The business model of selling a commodity is wildly unlike the business model tech is in today.


The query execution might be commodity, but the purchasers will still need to store their data somewhere, and this somewhere will need to be able to service the bandwidth and requirements of the query execution providers.


It feels like you could just as well pack the runtime/engine into the job you are requesting? Am I wrong?


The point is more so in aim of creating interoperability between systems and making them in turn composable.

When there’s a common intermediate representation you can pass around those compute instructions and execute. And when there’s shared memory formats data can pass from storage to engine without serialization/deserialization.

So it wouldn’t matter if data is here or there, in this or that format, because the instructions are the same the specific interface (snowflake, MySQL, a local parquet file, etc) is irrelevant mitigating the need for glue code.

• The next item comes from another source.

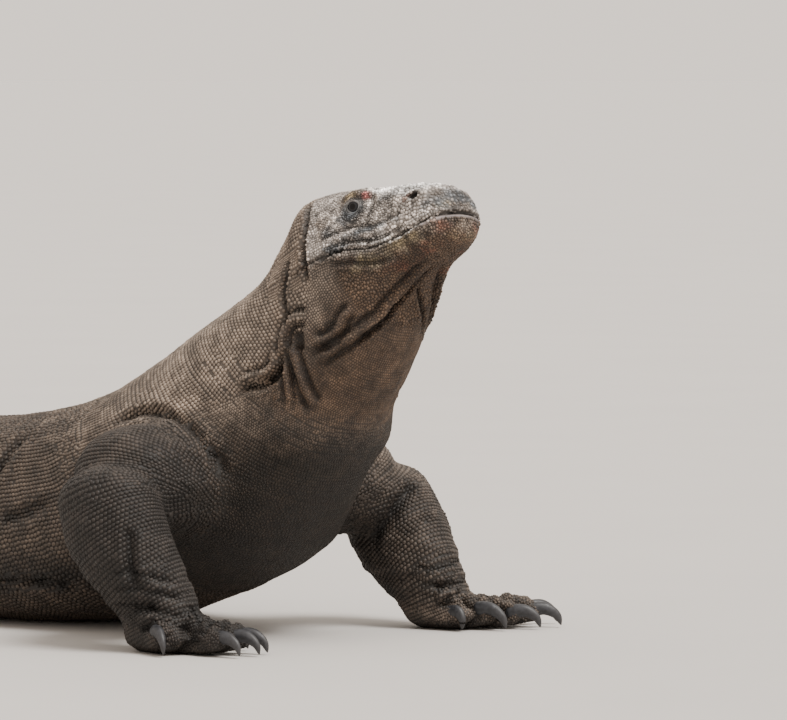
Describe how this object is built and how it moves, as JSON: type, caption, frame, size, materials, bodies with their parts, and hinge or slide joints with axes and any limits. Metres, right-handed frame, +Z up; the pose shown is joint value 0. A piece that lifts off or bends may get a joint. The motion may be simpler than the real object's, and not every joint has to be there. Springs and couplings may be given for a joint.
{
  "type": "komodo dragon",
  "caption": "Life-size still model of a komodo dragon resting on its belly, chest propped on both forelegs and head raised.",
  "frame": {"origin": "bottom centre of the bounding box, on the floor that the belly, feet and tail rest on", "axes": "+X towards the snout, +Y towards the animal's left, +Z up"},
  "size_m": [2.3286, 0.9332, 0.4582],
  "materials": {
    "skin": "matte, pebbled with scales",
    "claw": "satin horn",
    "eye": "wet gloss"
  },
  "bodies": {
    "root": {"head": "skin", "lower_jaw": "skin", "eye_right": "eye", "eye_left": "eye", "neck": "skin", "chest": "skin", "trunk": "skin", "tail_base": "skin", "tail_middle": "skin", "tail_end": "skin", "tail_tip": "skin", "foreleg_right_upper": "skin", "foreleg_right_lower": "skin", "foreleg_right_foot": "skin", "foreleg_right_claw_1": "claw", "foreleg_right_claw_2": "claw", "foreleg_right_claw_3": "claw", "foreleg_right_claw_4": "claw", "foreleg_right_claw_5": "claw", "foreleg_left_upper": "skin", "foreleg_left_lower": "skin", "foreleg_left_foot": "skin", "foreleg_left_claw_1": "claw", "foreleg_left_claw_2": "claw", "foreleg_left_claw_3": "claw", "foreleg_left_claw_4": "claw", "foreleg_left_claw_5": "claw", "hindleg_right_upper": "skin", "hindleg_right_lower": "skin", "hindleg_right_foot": "skin", "hindleg_right_claw_1": "claw", "hindleg_right_claw_2": "claw", "hindleg_right_claw_3": "claw", "hindleg_right_claw_4": "claw", "hindleg_right_claw_5": "claw", "hindleg_left_upper": "skin", "hindleg_left_lower": "skin", "hindleg_left_foot": "skin", "hindleg_left_claw_1": "claw", "hindleg_left_claw_2": "claw", "hindleg_left_claw_3": "claw", "hindleg_left_claw_4": "claw", "hindleg_left_claw_5": "claw"}
  },
  "joints": []
}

> " every database vendor will be forced by the market to optimise for performance such that they tend towards the performance of natively ingested data."

This assumes that their internal storage format has nothing to do with decades of engineering infrastructure that they built their business model around and that they would simply give all that up and compete based on just their compute layer. snowflake might as well shutup shop and return billions to the investors. Locking in data into their ecosystem is their whole business model.

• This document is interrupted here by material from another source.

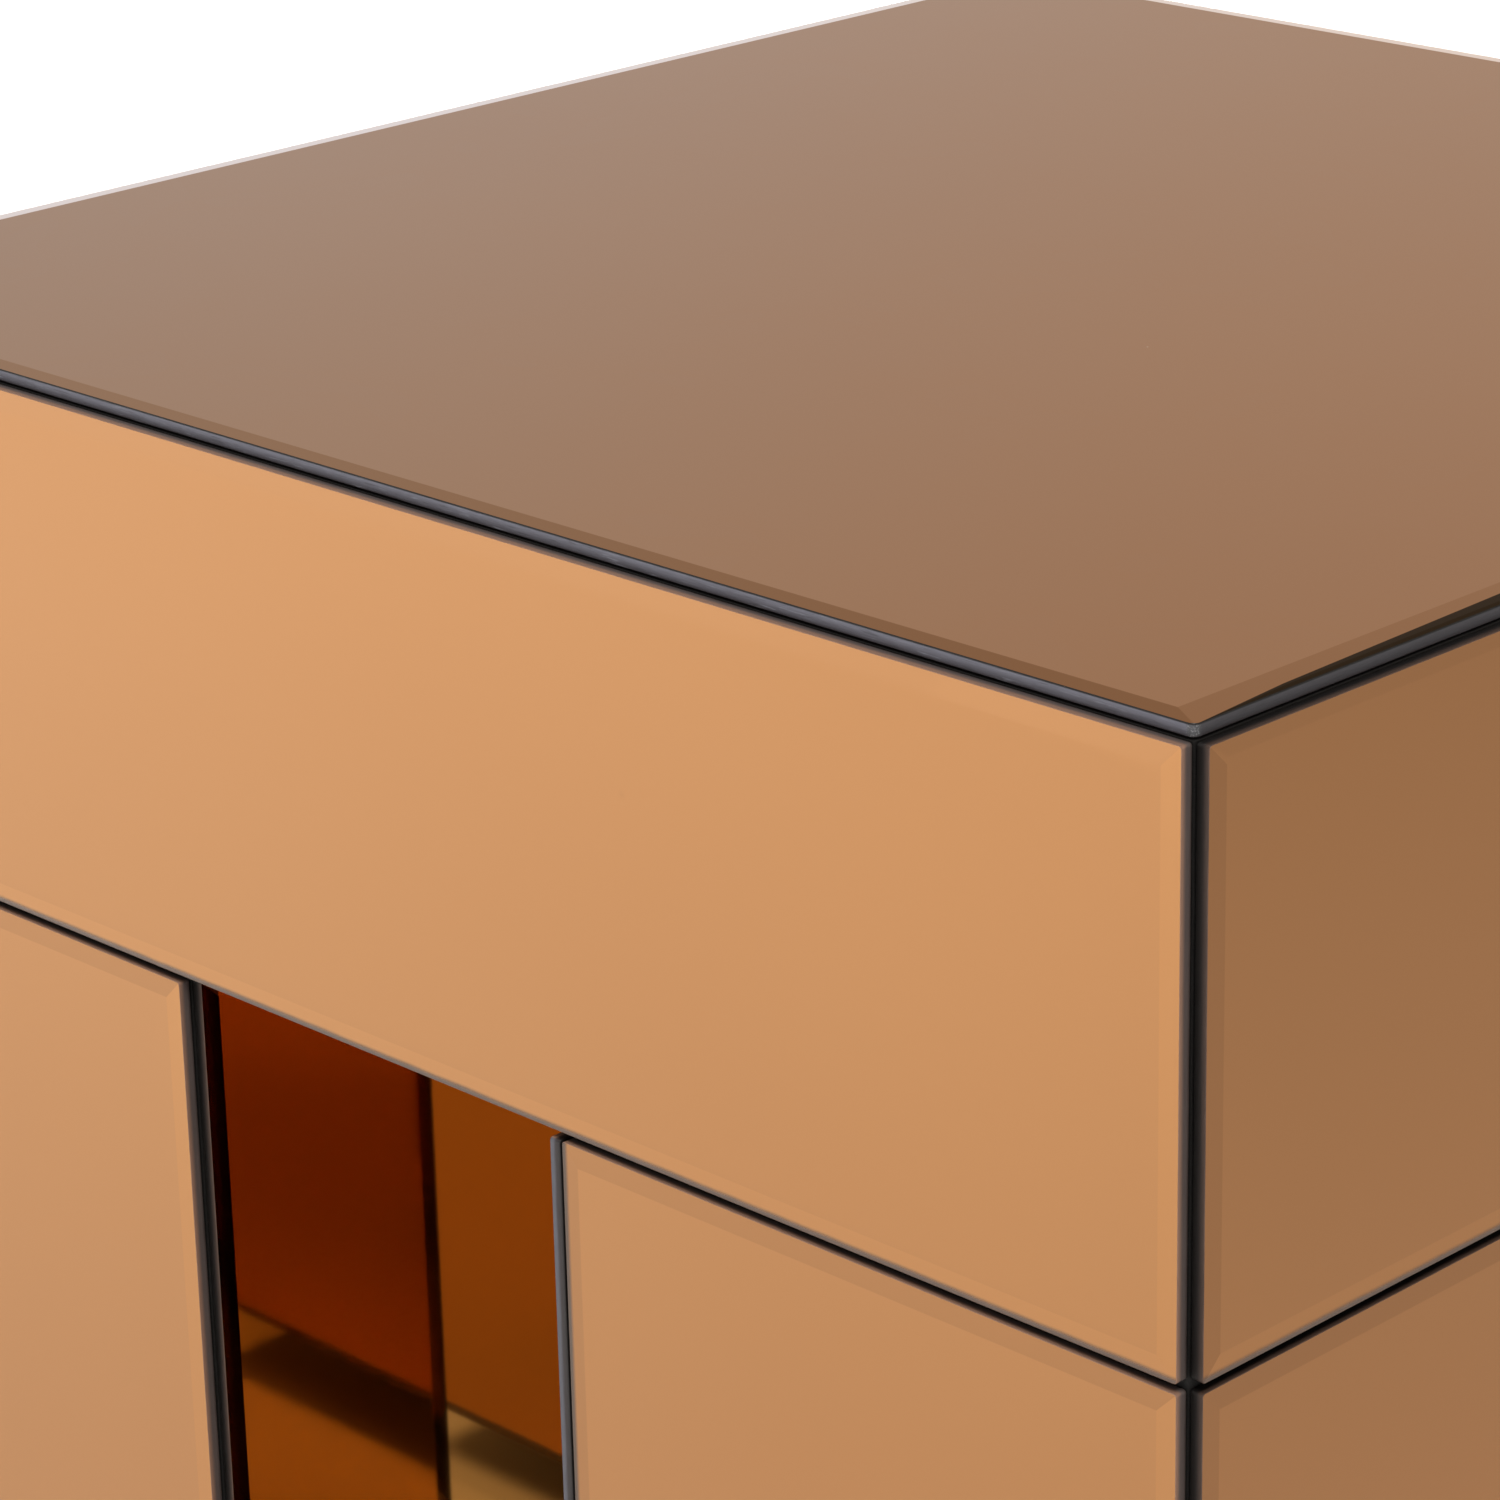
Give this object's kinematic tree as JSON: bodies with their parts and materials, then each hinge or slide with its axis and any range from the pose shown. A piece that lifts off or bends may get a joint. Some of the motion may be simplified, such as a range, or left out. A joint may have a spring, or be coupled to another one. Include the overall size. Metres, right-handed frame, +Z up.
{
  "type": "mirror-clad cube side table",
  "caption": "Cube side table: a square top block on square block legs with a cross-shaped passage between them, faced all over with bevelled bronze mirror.",
  "frame": {"origin": "on the floor, under the centre of the table", "axes": "+Z up through the top; -Y towards the front face and +X towards the right face; all four sides are alike"},
  "size_m": [0.45, 0.45, 0.45],
  "materials": {
    "bronze_mirror": "bronze-tinted float glass, silvered at the back, ground and bevelled edges",
    "black_sealed_board": "medium-density fibreboard, black sealer",
    "mirror_adhesive": "black foam mounting tape",
    "beech": "fluted dowel, unfinished",
    "zinc_steel": "zinc-plated",
    "black_plastic": "moulded polypropylene, fine texture"
  },
  "bodies": {
    "root": {"carcass_dowels": "beech", "deck_board": "black_sealed_board", "fascia_mirror_back": "bronze_mirror", "fascia_mirror_front": "bronze_mirror", "fascia_mirror_left": "bronze_mirror", "fascia_mirror_right": "bronze_mirror", "feet": "black_plastic", "foot_screws": "zinc_steel", "leg_back_left_base_plate": "black_sealed_board", "leg_back_left_board_back": "black_sealed_board", "leg_back_left_board_front": "black_sealed_board", "leg_back_left_board_left": "black_sealed_board", "leg_back_left_board_right": "black_sealed_board", "leg_back_left_head_plate": "black_sealed_board", "leg_back_left_mirror_back": "bronze_mirror", "leg_back_left_mirror_front": "bronze_mirror", "leg_back_left_mirror_left": "bronze_mirror", "leg_back_left_mirror_right": "bronze_mirror", "leg_back_right_base_plate": "black_sealed_board", "leg_back_right_board_back": "black_sealed_board", "leg_back_right_board_front": "black_sealed_board", "leg_back_right_board_left": "black_sealed_board", "leg_back_right_board_right": "black_sealed_board", "leg_back_right_head_plate": "black_sealed_board", "leg_back_right_mirror_back": "bronze_mirror", "leg_back_right_mirror_front": "bronze_mirror", "leg_back_right_mirror_left": "bronze_mirror", "leg_back_right_mirror_right": "bronze_mirror", "leg_front_left_base_plate": "black_sealed_board", "leg_front_left_board_back": "black_sealed_board", "leg_front_left_board_front": "black_sealed_board", "leg_front_left_board_left": "black_sealed_board", "leg_front_left_board_right": "black_sealed_board", "leg_front_left_head_plate": "black_sealed_board", "leg_front_left_mirror_back": "bronze_mirror", "leg_front_left_mirror_front": "bronze_mirror", "leg_front_left_mirror_left": "bronze_mirror", "leg_front_left_mirror_right": "bronze_mirror", "leg_front_right_base_plate": "black_sealed_board", "leg_front_right_board_back": "black_sealed_board", "leg_front_right_board_front": "black_sealed_board", "leg_front_right_board_left": "black_sealed_board", "leg_front_right_board_right": "black_sealed_board", "leg_front_right_head_plate": "black_sealed_board", "leg_front_right_mirror_back": "bronze_mirror", "leg_front_right_mirror_front": "bronze_mirror", "leg_front_right_mirror_left": "bronze_mirror", "leg_front_right_mirror_right": "bronze_mirror", "leg_screws": "zinc_steel", "mirror_adhesive": "mirror_adhesive", "rail_back": "black_sealed_board", "rail_front": "black_sealed_board", "rail_left": "black_sealed_board", "rail_right": "black_sealed_board", "rib_along_x": "black_sealed_board", "rib_along_y": "black_sealed_board", "soffit_board": "black_sealed_board", "top_mirror": "bronze_mirror"}
  },
  "joints": []
}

Is there as good example of open standard forcing companies to give up their proprietary tech ?


That's the natural evolution of most tech markets. When the tech is young, proprietary companies dominate because they can control the customer experience better and deliver functionality that is simply too complex for open solutions. As the technology matures, customers start demanding interoperability, reliability, better prices, and eventually some employees "defect" from one of the big companies and start the open standards that replace their ex-employer, or an outsider reads a paper and re-implements the technology from scratch.

> Is there as good example of open standard forcing companies to give up their proprietary tech ?

UNIX -> Linux, BSD

Oracle/Sybase -> MySQL/PostgresQL

Symbolics/Lucid -> Common Lisp

Altair/Apple/Commodore/Atari -> IBM PC & clones

VMWare -> QEMU

Basically every tech that Google pioneered and then missed out on commercializing. Protobufs -> Avro/Parquet, MapReduce -> Hadoop, Flume -> Spark, Chubby -> Zookeeper, Borg -> Kubernetes, etc.


I’ll just point out on the Snowflake side, we’ve been very public saying we want Iceberg/Parquet to be at or as close to parity as possible with our native format. The value add is the platform, not lock in. That also forces us to be the best on open formats, which IMO is also a good thing for everyone.

Disclaimer: I work at Snowflake literally on this with my team. :)


> we’ve been very public saying we want Iceberg/Parquet to be at or as close to parity as possible with our native format

Thats great to hear. Would this mean that external iceberg tables would have the same performance as native table ? My impression of parent comment was that, eventually there would be no such thing as 'native format'. Really interested to see public statements by snowflake to that effect, would love to share that with my team.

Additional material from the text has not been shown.